Tuhan Yesus mengontrol emosinya. Ia hanya bertanya kepada mereka: “Bagaimana iblis dapat mengusir iblis?” Pertanyaan ini kiranya membuka wawasan mereka untuk mengerti bahwa tidaklah mungkin sesama iblis saling mengusir satu sama lain. Iblis tidaklah mungkin memberontak melawan dirinya kalau ia sendiri sudah terbagi-bagi atau terpisah-pisah. Yesus membuka lagi wawasan mereka dengan mengatakan: “Sesungguhnya semua dosa dan hujat anak-anak manusia akan diampuni, ya, semua hujat yang mereka ucapkan. Tetapi apabila seorang menghujat Roh Kudus, ia tidak mendapat ampun selama-lamanya, melainkan bersalah karena berbuat dosa kekal.” (Mrk 3:28-29).

Apa maksudnya dosa melawan Roh Kudus tidak dapat diampuni? Saya mengingat Katekismus Gereja Katolik mengajarkan begini: “Tetapi apabila seorang menghujat Roh Kudus”, ia tidak mendapat ampun selama-lamanya, tetapi bersalah karena berbuat dosa kekal” (Mrk 3:29). Kerahiman Allah tidak mengenal batas; tetapi siapa yang dengan sengaja tidak bersedia menerima kerahiman Allah melalui penyesalan, ia menolak pengampunan dosa-dosanya dan keselamatan yang ditawarkan oleh Roh Kudus. Ketegaran hati semacam itu dapat menyebabkan sikap yang tidak bersedia bertobat sampai pada saat kematian dan dapat menyebabkan kemusnahan abadi.” (KGK, 1864).

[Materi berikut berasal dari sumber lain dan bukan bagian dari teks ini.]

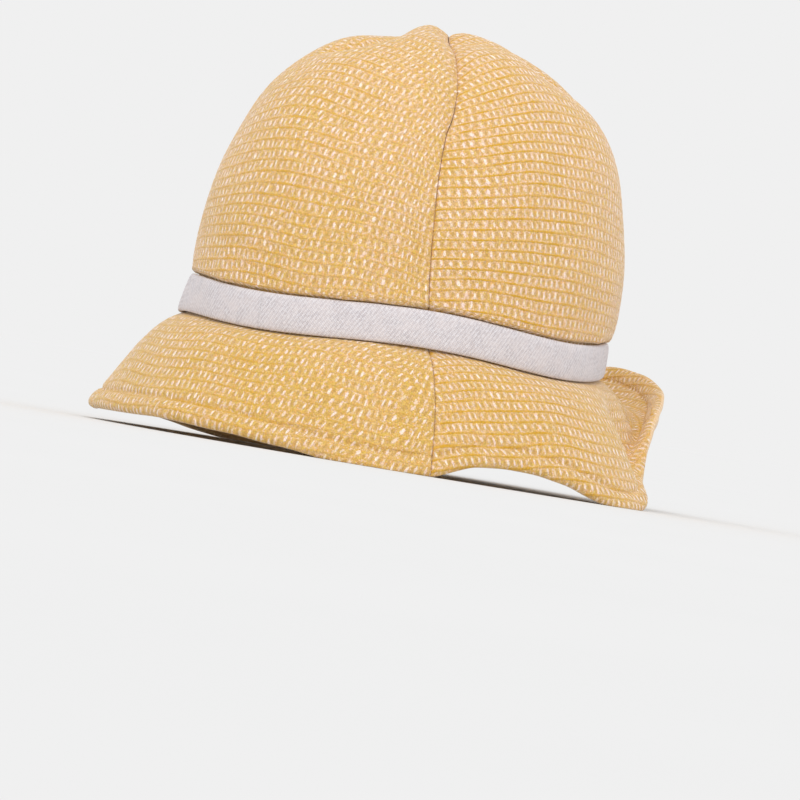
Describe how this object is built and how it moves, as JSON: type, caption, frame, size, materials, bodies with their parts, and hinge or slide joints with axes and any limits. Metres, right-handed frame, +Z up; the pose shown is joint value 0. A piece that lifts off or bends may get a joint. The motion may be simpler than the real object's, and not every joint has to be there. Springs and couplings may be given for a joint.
{
  "type": "sauna hat",
  "caption": "Soft bell-shaped sauna hat of waffle cloth with a gored crown, a linen band and a wavy brim turned up at the back.",
  "frame": {"origin": "middle of the hat's footprint, on the surface that its brim rests on", "axes": "+Z up through the crown, -Y towards the front of the hat, +X towards the wearer's left"},
  "size_m": [0.2542, 0.2742, 0.1943],
  "materials": {
    "crown_cloth": "mustard linen in a waffle weave with pale floats",
    "brim_cloth": "mustard linen in a waffle weave with pale floats",
    "band_cloth": "plain light grey linen, folded and softly filled"
  },
  "bodies": {
    "root": {"crown_gore_front": "crown_cloth", "crown_gore_left": "crown_cloth", "crown_gore_back": "crown_cloth", "crown_gore_right": "crown_cloth", "brim_panel_front": "brim_cloth", "brim_panel_left": "brim_cloth", "brim_panel_back": "brim_cloth", "brim_panel_right": "brim_cloth", "hat_band": "band_cloth"}
  },
  "joints": []
}
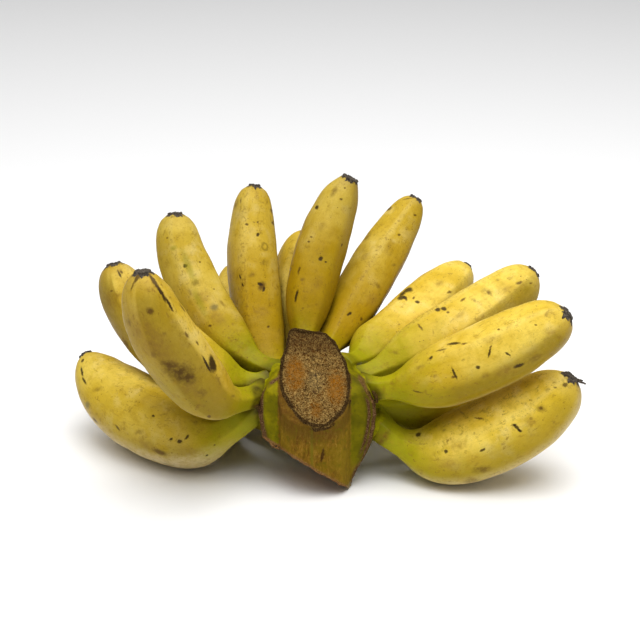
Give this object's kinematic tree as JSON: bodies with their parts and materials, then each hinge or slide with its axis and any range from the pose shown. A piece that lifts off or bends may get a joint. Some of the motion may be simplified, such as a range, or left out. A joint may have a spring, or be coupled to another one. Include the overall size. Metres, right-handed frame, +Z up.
{
  "type": "banana hand",
  "caption": "Hand of small stubby bananas joined to one crown with a cut length of bunch stalk, lying on a surface with the fingers fanned out and curving up.",
  "frame": {"origin": "centre of the footprint's bounding box, on the surface the hand lies on", "axes": "+X along the spread of the fingers, the longest extent, to the right seen from the cut stalk's side; +Y from the stalk towards the rear fingers; +Z up, the shortest extent"},
  "size_m": [0.2648, 0.1754, 0.1418],
  "materials": {
    "peel": "waxy satin peel, yellow, green towards the neck, with brown specks",
    "crown": "matt fibrous plant tissue, green sides, brown cut face",
    "dried_end": "matt, dry and brittle"
  },
  "bodies": {
    "root": {"crown_stalk": "crown", "finger_right_low": "peel", "finger_right_mid": "peel", "finger_right_high": "peel", "finger_right_rear": "peel", "finger_rear_right": "peel", "finger_rear_centre": "peel", "finger_rear_left": "peel", "finger_left_high": "peel", "finger_left_front": "peel", "finger_left_mid": "peel", "finger_left_outer": "peel", "finger_left_low": "peel", "finger_under_centre": "peel", "finger_under_left": "peel", "finger_right_under": "peel", "finger_under_right": "peel", "finger_left_under": "peel", "end_right_low": "dried_end", "end_right_mid": "dried_end", "end_right_high": "dried_end", "end_right_rear": "dried_end", "end_rear_right": "dried_end", "end_rear_centre": "dried_end", "end_rear_left": "dried_end", "end_left_high": "dried_end", "end_left_front": "dried_end", "end_left_mid": "dried_end", "end_left_outer": "dried_end", "end_left_low": "dried_end", "end_under_centre": "dried_end", "end_under_left": "dried_end", "end_right_under": "dried_end", "end_under_right": "dried_end", "end_left_under": "dried_end"}
  },
  "joints": []
}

Dalam bacaan pertama kita mendengar kisah pengangkatan Daud sebagai raja baru di Israel menggantikan Saul. Sejak kecil Roh Kudus sudah menyertai Daud maka pada saatnya yang tepat Daud diurapi sekali lagi oleh Roh Tuhan untuk menjadi Raja Israel. Ia menjadi raja Israel yang kuat sebab Tuhan Allah tetap mendampinginya. Di saat-saat yang sulit Tuhan selalu hadir dan menolong. Pertolongan Tuhan tidak pernah terlambat. Daud mengalaminya, Gereja juga mengalaminya dalam sejarah. Pada hari ini pikiran kita dibuka untuk tidak meragukan Tuhan dalam hidup kita. Kita memberikan ruang supaya Tuhan Yesus hadir dan membaharui hidup pribadi kita dan jangan pernah meragukan keberadaan-Nya.